The deadline to raise the US debt limit is coming up
The US government is set to run out of money on December 15 if Congress doesn’t take steps to raise the country’s debt limit.
That’s the latest warning from Treasury Secretary Janet Yellen in a letter to House Speaker Nancy Pelosi on Tuesday.
“There are scenarios in which Treasury would be left with insufficient remaining resources to continue to finance the operations of the US Government beyond this date,” Yellen said.
Remember: The December deadline comes after Congress approved a short-term extension of the nation’s debt limit in October following dire warnings from Yellen about the economic fallout that would ensue if the issue went unaddressed.
But now that President Joe Biden has signed into law a $1.2 trillion bipartisan infrastructure package , attention is shifting back to government finances.
It’s unclear how Democrats will proceed.

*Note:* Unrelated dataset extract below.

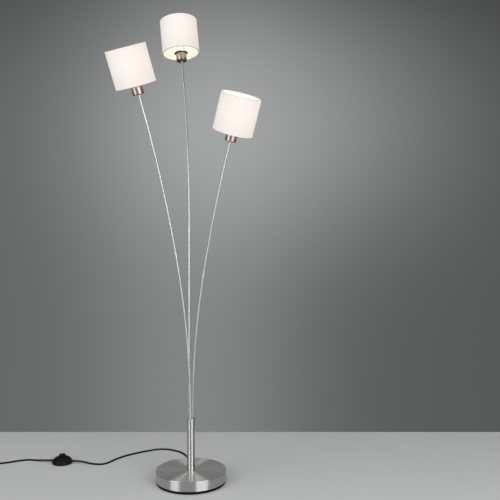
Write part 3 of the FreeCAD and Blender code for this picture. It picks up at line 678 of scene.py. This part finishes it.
def nipple_mesh():
    """The collar that clamps the upper rod under the cup, with one groove."""
    radius, groove = 4.6, 0.3
    line = [(ROD_HOLE, -NIPPLE_HEIGHT), (radius - 0.5, -NIPPLE_HEIGHT), (radius, 0.5 - NIPPLE_HEIGHT),
            (radius, -1.4), (radius - groove, -1.2), (radius - groove, -0.9), (radius, -0.7),
            (radius, 0), (ROD_HOLE, 0)]
    return lathe("nipple", line, 40, closed=True)


def cup_mesh():
    """The cup round the lampholder's foot, with a rounded foot and lip."""
    sheet, corner = 1.0, 2.5
    middle, inside = CUP_RADIUS - corner, CUP_RADIUS - sheet
    line = [(CUP_HOLE, 0.0), (middle - 0.6, 0.0)] + arc_points(middle, corner, corner, -90, 0, 8)
    line += [(CUP_RADIUS, CUP_HEIGHT - 0.7), (CUP_RADIUS - 0.2, CUP_HEIGHT - 0.1),
             (CUP_RADIUS - 0.6, CUP_HEIGHT), (inside + 0.1, CUP_HEIGHT - 0.2),
             (inside, CUP_HEIGHT - 0.6), (inside, corner + 0.1)]
    line += arc_points(middle, corner, corner - sheet, 0, -90, 5)[1:] + [(CUP_HOLE, sheet)]
    return lathe("cup", line, 96, closed=True)


def holder_mesh():
    """The lampholder: it stands on the cup's floor and has a thread for the ring nut."""
    foot, radius, core, socket, wire_room = 1.0, 13.6, 12.9, 7.4, 10.0
    pitch, depth = 2.2, 0.8
    thread_foot, thread_top = FRAME_TOP, HOLDER_TOP - 0.6
    body = lathe("holder", [
        (CUP_HOLE, foot), (radius - 2.5, foot), (radius, foot + 2.5), (radius, thread_foot + 0.1),
        (core, thread_foot + 0.1), (core, HOLDER_TOP - 0.8), (core - 0.5, HOLDER_TOP),
        (socket + 0.6, HOLDER_TOP), (socket, HOLDER_TOP - 0.6), (socket, SOCKET_FLOOR),
        (0, SOCKET_FLOOR), (0, wire_room), (CUP_HOLE, wire_room)], 72, closed=True)
    thread = screw_surface("holder thread", radius - 0.05, depth, pitch, thread_foot, thread_top, 72)
    return join_meshes("holder", [body, thread])


def nut_mesh():
    """The fluted ring that clamps the shade's frame on the lampholder."""
    segments, flutes, flute_depth, flute_gap = 240, 24, 0.9, 0.35
    radius, foot, top = 19.0, FRAME_TOP, FRAME_TOP + 6.0
    plain, fluted = 0.0, flute_depth
    rows = [(RING_BORE, foot, plain), (radius - 0.8, foot, plain), (radius, foot + 0.7, fluted),
            (radius, top - 0.7, fluted), (radius - 0.7, top, plain), (RING_BORE + 0.55, top, plain),
            (RING_BORE, top - 0.5, plain)]
    vertices = []
    for r, z, depth in rows:
        for turn in turns(segments):
            dip = max(0.0, math.cos(flutes * turn) - flute_gap) * depth
            vertices.append(round_point(r - dip, turn, z))
    return smooth(new_mesh("nut", vertices, ring_faces(len(rows), segments, closed=True)), 40)


def bar_mesh():
    """One flat arm of the shade's frame along X, with softened edges."""
    inner_end, outer_end, width, edge = 22.0, 59.8, 4.0, 0.3
    half, low, high = width / 2, CUP_HEIGHT, FRAME_TOP
    section = [(-half + edge, low), (half - edge, low), (half, low + edge), (half, high - edge),
               (half - edge, high), (-half + edge, high), (-half, high - edge), (-half, low + edge)]
    vertices = [(x * MM, y * MM, z * MM) for x in (inner_end, outer_end) for y, z in section]
    n = len(section)
    faces = [(i, (i + 1) % n, n + (i + 1) % n, n + i) for i in range(n)]
    faces += [tuple(reversed(range(n))), tuple(range(n, 2 * n))]
    return smooth(new_mesh("bar", vertices, faces))


def frame_mesh():
    """Three bars at the angles that they have in the solid."""
    first = 30
    places = [Matrix.Rotation(math.radians(first - HEAD_TURN + 120 * i), 4, "Z") for i in range(3)]
    return repeat_mesh("frame", bar_mesh(), places)


def disc_mesh():
    """The ring of the shade's frame, between cup and ring nut; dress gives it a dark finish that is
    painted shade.
    """
    radius, edge = 22.5, 0.3
    line = [(RING_BORE, CUP_HEIGHT), (radius - 0.4, CUP_HEIGHT), (radius, CUP_HEIGHT + edge),
            (radius, FRAME_TOP - edge), (radius - 0.4, FRAME_TOP), (RING_BORE, FRAME_TOP)]
    return lathe("disc", line, 96, closed=True)


def shade_mesh():
    """The drum: fabric on a lining, rolled round a wire at both edges, with a seam at the back."""
    # the numbers of its finishes, in the order in which dress gives them
    outer, lining, rolled = 0, 1, 2
    foot, top = SHADE_FOOT, SHADE_FOOT + SHADE_HEIGHT
    sheet, roll, fold, hem, hem_thick = 1.0, 1.45, 1.1, 5.5, 0.35
    wall_steps, wall_end = 20, 3.6
    # the drum is thinner between its hems, and each hem steps out over 0.75 mm
    out, hem_edge, hem_inner = SHADE_RADIUS - hem_thick, 0.5, 0.25
    low_roll = arc_points(SHADE_RADIUS - fold, foot + fold, fold, 0, -90, 4)[1:]
    low_roll += arc_points(WIRE_CIRCLE, foot + roll, roll, -90, -225, 9)
    high_roll = arc_points(WIRE_CIRCLE, top - roll, roll, 225, 90, 9)
    high_roll += arc_points(SHADE_RADIUS - fold, top - fold, fold, 90, 0, 4)[:-1]

    points = [(out, foot + hem + hem_inner), (SHADE_RADIUS - 0.05, foot + hem),
              (SHADE_RADIUS, foot + hem - hem_edge), (SHADE_RADIUS, foot + 1.2)] + low_roll
    kinds = [outer] * 3 + [rolled] * (len(low_roll) - 2) + [lining] * 3
    low, high = foot + wall_end, top - wall_end
    for i in range(wall_steps + 1):
        points.append((SHADE_RADIUS - sheet, low + (high - low) * i / wall_steps))
        kinds.append(lining)
    points += high_roll
    kinds += [lining] * 2 + [rolled] * (len(high_roll) - 2)
    low, high = foot + hem + hem_inner, top - hem - hem_inner
    points += [(SHADE_RADIUS, top - 1.2), (SHADE_RADIUS, top - hem + hem_edge),
               (SHADE_RADIUS - 0.05, top - hem), (out, high)]
    kinds += [outer] * 4
    for i in range(1, wall_steps):
        points.append((out, high - (high - low) * i / wall_steps))
        kinds.append(outer)
    # the outline runs down, in, up and out; the mesh wants it the other way round
    points.reverse()
    kinds = kinds[:-1][::-1] + [kinds[-1]]
    mesh = lathe("shade", points, 180, closed=True, kinds=kinds)

    seam, seam_half, seam_edge, seam_thick = math.radians(-86), 0.09, 0.012, 0.35
    for v in mesh.vertices:
        reach = math.hypot(v.co.x, v.co.y)
        off = abs((math.atan2(v.co.y, v.co.x) - seam + math.pi) % (2 * math.pi) - math.pi)
        if reach > (out - 0.1) * MM and off < seam_half:
            lift = seam_thick * MM * min(1.0, (seam_half - off) / seam_edge)
            v.co.x *= 1 + lift / reach
            v.co.y *= 1 + lift / reach
    return mesh


def globe_mesh():
    """The bulb's glass ball and its short neck."""
    centre, ball, neck, foot = 81.5, 22.5, 12.4, 61.0
    touch = -math.degrees(math.acos(neck / ball))
    line = [(0, foot), (11.6, foot), (11.9, foot + 0.6)]
    return lathe("globe", line + arc_points(0, centre, ball, touch, 90, 40), 96)


def skirt_mesh():
    """The plastic that widens from the bulb's cap to its glass."""
    foot, top = 47.0, 62.6
    line = [(0, foot), (6.6, foot), (6.9, 48.0), (6.9, 51.2), (7.6, 51.8), (8.4, 53.4), (9.6, 56.4),
            (11.2, 59.4), (12.2, 61.2), (12.45, 62.2), (12.2, 62.7), (11.5, top), (0, top)]
    return lathe("skirt", line, 72)


def cap_mesh():
    """The bulb's screw cap, with its contact on the socket's floor."""
    core, top, pitch, depth = 6.2, 49.5, 2.8, 0.75
    line = [(0, SOCKET_FLOOR), (3.6, SOCKET_FLOOR), (4.1, SOCKET_FLOOR + 0.6), (4.4, 28.0),
            (core - 0.2, 28.3), (core, 28.6), (core, top), (0, top)]
    thread = screw_surface("cap thread", core + 0.7, depth, pitch, 28.4, top)
    return join_meshes("cap", [lathe("cap", line, 48), thread])


shared = {
    "coupler": coupler_mesh(), "nipple": nipple_mesh(), "cup": cup_mesh(),
    "lampholder": holder_mesh(), "ring_nut": nut_mesh(), "frame": frame_mesh(),
    "disc": disc_mesh(), "shade": shade_mesh(), "globe": globe_mesh(),
    "bulb_skirt": skirt_mesh(), "bulb_cap": cap_mesh(),
}


def dress(arm):
    """All the dressed pieces of one arm."""
    joint, head = arm_places(ARMS[arm])
    body = arm + "_arm"

    def one(kind, slot, material, place, *replaced):
        piece = keep(f"{arm}_{kind}_dressed", shared[kind].copy(), body, material, place)
        if replaced:
            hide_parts(*[f"{arm}_{name}" for name in replaced])

    one("coupler", "satin_nickel", satin_nickel, joint, "coupler")
    one("nipple", "satin_nickel", satin_nickel, head, "nipple")
    one("cup", "brushed_nickel", cup_nickel, head, "cup")
    one("lampholder", "white_plastic", lit_plastic, head, "lampholder")
    one("ring_nut", "white_plastic", lit_plastic, head, "ring_nut")
    one("frame", "white_wire", lit_wire, head, "fitter")
    # the ring is white wire; its dark finish is painted shade
    one("disc", "white_wire", painted_shade_disc, head)
    quarter = Matrix.Rotation(math.radians(90 * SEAM_QUARTERS[arm]), 4, "Z")
    drum = [shade_outer, shade_inner, shade_rim]
    one("shade", "white_fabric", drum, head @ quarter, "shade", "top_ring")
    one("globe", "opal_glass", opal, head, "bulb")
    one("bulb_skirt", "opal_glass", lit_plastic, head)
    one("bulb_cap", "opal_glass", zinc, head)


for arm in ARMS:
    dress(arm)


# ---- studio -----------------------------------------------------------------------
FLOOR_HALF = 9
WALL_HALF, WALL_HEIGHT, WALL_X, WALL_Y = 5, 4, 0.2359, 0.5269
# the world's tone: what lights the lamp, and what the camera and mirroring surfaces see
ROOM_LIGHT, ROOM_SEEN = (0.45, 0.455, 0.46, 1), (0.07, 0.07, 0.07, 1)


def plane(name, corners, material, place=None):
    mesh = new_mesh(name, corners, [tuple(range(len(corners)))])
    piece = bpy.data.objects.new(name, mesh)
    scene.collection.objects.link(piece)
    if place is not None:
        piece.matrix_world = place
    mesh.materials.append(material)


def floor_finish():
    m = material_nodes("pale floor")
    at = m.place()
    clouds = m.noise(at, 1.3, 3.0)
    grain = m.noise(at, 240.0, 2.0)
    return m.surface({
        "Base Color": m.mix(m.spread(clouds, 0.0, 1.0), grey(0.56), grey(0.60)),
        "Roughness": m.spread(grain, 0.55, 0.65), "Specular IOR Level": 0.25,
    })


def wall_finish():
    """A grey backdrop with painted light on it: a pale upright band and a soft round glow behind the
    heads.

    It is only seen from the front. Its X runs to the camera's right and its Z up."""
    band_middle, band_reach, band_level = -0.215, 0.439, 0.1093
    ground_level, ground_slope, least_level = 0.119, -0.018, 0.05
    dark_from, dark_reach, dark_share = 1.708, 0.476, 0.42
    glow_x, glow_half_width, glow_z, glow_half_height = 0.027, 0.709, 1.258, 0.49
    glow_power, glow_level = 1.089, 0.1864
    tint = (0.990, 1.0, 1.005)
    m = material_nodes("grey backdrop")
    x, _, z = m.parts(m.place())
    band = m.times(m.bell(m.square(x, band_middle, band_reach)), band_level)
    band = m.plus(band, m.plus(ground_level, m.times(x, ground_slope)))
    # painted shade: the band and the ground darken towards the top
    above = m.math("DIVIDE", m.math("SUBTRACT", z, dark_from), dark_reach)
    top = m.math("MINIMUM", m.math("EXPONENT", above), 1.0)
    band = m.times(band, m.math("SUBTRACT", 1.0, m.times(top, dark_share)))
    away = m.plus(m.square(x, glow_x, glow_half_width), m.square(z, glow_z, glow_half_height))
    glow = m.times(m.bell(m.math("POWER", away, glow_power)), glow_level)
    level = m.math("MAXIMUM", m.plus(band, glow), least_level)
    tone = m.add("ShaderNodeVectorMath", {0: tint, 1: level}, operation="MULTIPLY").outputs[0]
    painted = m.add("ShaderNodeEmission", {"Color": tone}).outputs[0]
    plain = m.add("ShaderNodeBsdfDiffuse", {"Color": grey(0.22)}).outputs[0]
    front = m.add("ShaderNodeMixShader", {0: m.seen(), 1: plain, 2: painted}).outputs[0]
    back = m.add("ShaderNodeBsdfTransparent").outputs[0]
    side = m.add("ShaderNodeNewGeometry").outputs["Backfacing"]
    return m.finish(m.add("ShaderNodeMixShader", {0: side, 1: front, 2: back}).outputs[0])


def softbox(name, at, target, width, height, watts):
    light = bpy.data.lights.new(name, "AREA")
    light.shape = "RECTANGLE"
    light.size, light.size_y, light.energy = width, height, watts
    lamp = bpy.data.objects.new(name, light)
    scene.collection.objects.link(lamp)
    lamp.location = at
    lamp.rotation_euler = (Vector(target) - Vector(at)).to_track_quat("-Z", "Y").to_euler()


plane("floor", [(-FLOOR_HALF, -FLOOR_HALF, 0), (FLOOR_HALF, -FLOOR_HALF, 0),
                (FLOOR_HALF, FLOOR_HALF, 0), (-FLOOR_HALF, FLOOR_HALF, 0)], floor_finish())
wall_turn = Matrix.Rotation(math.radians(CAMERA_TURN), 4, "Z")
wall_place = Matrix.Translation((WALL_X, WALL_Y, 0)) @ wall_turn
plane("backdrop", [(-WALL_HALF, 0, 0), (WALL_HALF, 0, 0), (WALL_HALF, 0, WALL_HEIGHT),
                   (-WALL_HALF, 0, WALL_HEIGHT)], wall_finish(), wall_place)

softbox("softbox left", at=(-1.80, -1.35, 1.40), target=(0, 0, 1.00), width=1.2, height=2.7, watts=29.0)
softbox("softbox right", at=(1.30, -1.85, 1.10), target=(0, 0, 0.80), width=1.6, height=2.1, watts=33.5)
softbox("softbox above", at=(0.2, -0.5, 4.3), target=(0, 0, 0), width=3.2, height=3.2, watts=25.0)

scene.world = bpy.data.worlds.new("studio")
room = Nodes(scene.world)
room_tone = room.mix(room.seen(), ROOM_LIGHT, ROOM_SEEN)
room_light = room.add("ShaderNodeBackground", {"Color": room_tone}).outputs[0]
room.finish(room_light, "ShaderNodeOutputWorld")

scene.view_settings.view_transform = "Standard"

bpy.context.view_layer.update()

Republican leaders, including Senate Minority Leader Mitch McConnell, have repeatedly stated they will not help with legislation to raise the debt limit. Democrats have argued the issue is a bipartisan responsibility.
Yellen cautioned that the situation is quickly becoming urgent again.
“To ensure the full faith and credit of the United States, it is critical that Congress raise or suspend the debt limit as soon as possible,” she said.
Investor insight: For all the brinkmanship, Wall Street is expecting Congress will do what’s necessary to avert a US default — a “code red” situation that could result in a recession.
“For investors, the message is the same: Debt ceiling worries will resurface, but we believe Congress will once again avoid walking over the cliff,” BTIG’s Isaac Boltansky said in a recent note to clients.
Wall Street bonuses are set to surge this year
The stock market has been hitting record highs. Unicorn startups are making their public debuts at a record clip. And many big companies are tapping piles of cash for big-ticket acquisitions.
Behind the curtain is Wall Street’s investment bankers, who are expecting big increases in their bonus checks as a result of the action.
Consultancy Johnson Associates is forecasting a surge in bonuses for financial service professionals from a year ago, when many on Wall Street took home slimmer checks as the pandemic weighed on the global economy and dealmaking, my CNN Business colleague Paul R. La Monica reports.
“Virtually all financial services industry segments, including investment banking, asset management and alternative investments are performing at record levels,” Alan Johnson of Johnson Associates said in a report. “This, in turn, will translate into incentive award increases we haven’t seen in the industry since before the Great Recession,” he added.
Investment banking advisers and equity traders are both expected to see 20% to 25% jumps in their bonuses compared to 2020, while those underwriting stock issuance could get bonus increases of 30% to 35%.
Remember: Wall Street is raking in huge sums of money as companies try to take advantage of the market boom. Last quarter, Goldman Sachs brought in $3.7 billion in investment banking fees, the second-highest haul on record. During the same period, Citi logged its best quarter for mergers and acquisitions in a decade.
As profits leap, workers across the pay spectrum are demanding more. At Goldman, total compensation, which includes salary and bonuses, came to an average of more than $336,000 per employee during the first nine months of the year.
Baidu, Lowe’s, Target and TJX report results before US markets open. Bath & Body Works, Cisco, Nvidia and Victoria’s Secret follow after the close.
- US housing starts and building permits for October arrive at 8:30 a.m. ET.
- The latest data on US crude oil inventories follows at 10:30 a.m. ET.
Coming tomorrow: Earnings from Alibaba, JD.com, Macy’s and Kohl’s.